Blending ambitious targets with real-world success, Greater Manchester has set the standard for climate action in the UK and has now been named “a bastion of climate action” in the country
Once a hub for industry, Greater Manchester has left its smoky coal-powered past behind and embraces a greener future as global environmental campaign CDP applaud the region for its ambitious policies that seek to both slash the region’s carbon footprint and encourage environmentally sustainable development.
The region hopes to have achieved carbon neutrality by 2038, a full 12 years earlier than the government’s national goal. Targets alone, of course, mean little without the policies in place to achieve them, Greater Manchester hopes to achieve theirs through a 5-year plan released last year. The plan aims to unite citizens with the public and private sectors to encourage collective action against the threats of climate change. With a Low Carbon Environmental Good and Services sector -the third-largest in the UK, which is continuing to grow – the plan is clearly working.
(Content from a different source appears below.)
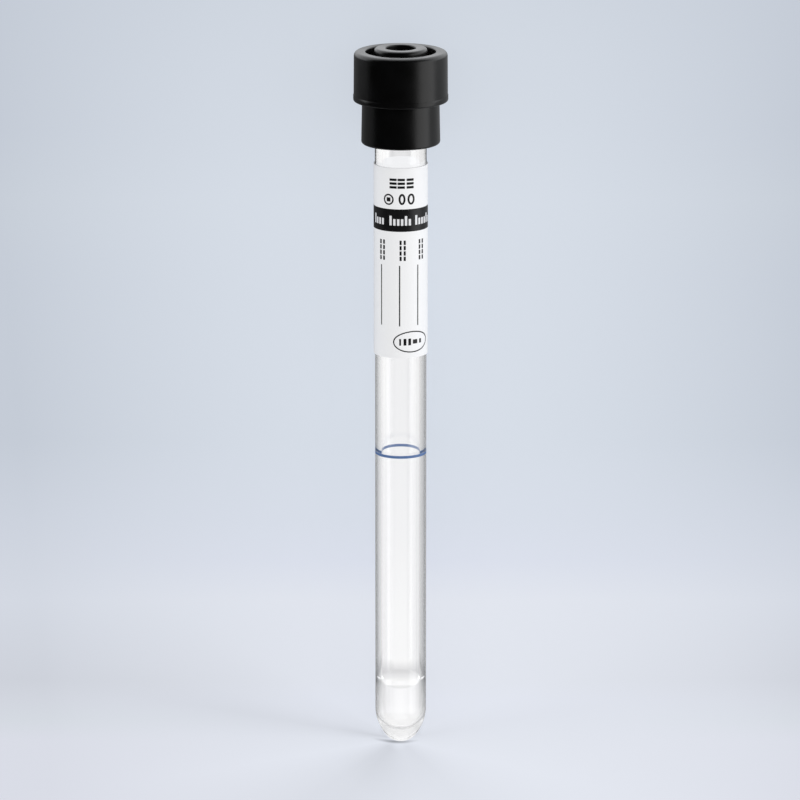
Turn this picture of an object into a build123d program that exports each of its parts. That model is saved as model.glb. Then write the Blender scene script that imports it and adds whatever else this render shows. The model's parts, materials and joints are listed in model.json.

Air quality is one of the key environmental issues the region faces and it currently has an N02 rating which exceeds the legal limit, most of which comes from vehicles. As such, the council have made strides toward developing efficient and effective public transport systems and have spent hundreds of millions of pounds on tram networks for the region and usable cycle paths in and out of the city centre.
The city also recently received a £5.4 million grant from the government’s Office for Low Emission Vehicles, which they will use to introduce 23 electric buses in the region which is expected to cut CO2 emissions by 1,000 tonnes per year.
The infrastructural changes being made in Manchester are significant and have been successful in constructing what the CDP has described as a “new normal” for citizens and businesses in the region as they collectively tackle climate change together.
Speaking on the regions ambitions and successes, Mayor of Greater Manchester Andy Burnham said: “From our plans for an integrated cycling and walking network to putting environmental sustainability at the heart of public decision-making, to working with businesses to support innovation in decarbonising the economy, we recognise that the climate crisis requires change at every level.
“Here in Greater Manchester, we’ve set out our vision for reaching net-zero by 2038, twelve years ahead of the national UK target. Transitioning to net-zero carbon presents its own opportunities as well, with the potential for new jobs and growth in everything from renewable energy to our thriving digital and tech sectors.
“The message from our towns and cities is clear: the time to act is now, and we need to be setting – and holding ourselves to – the highest standards.”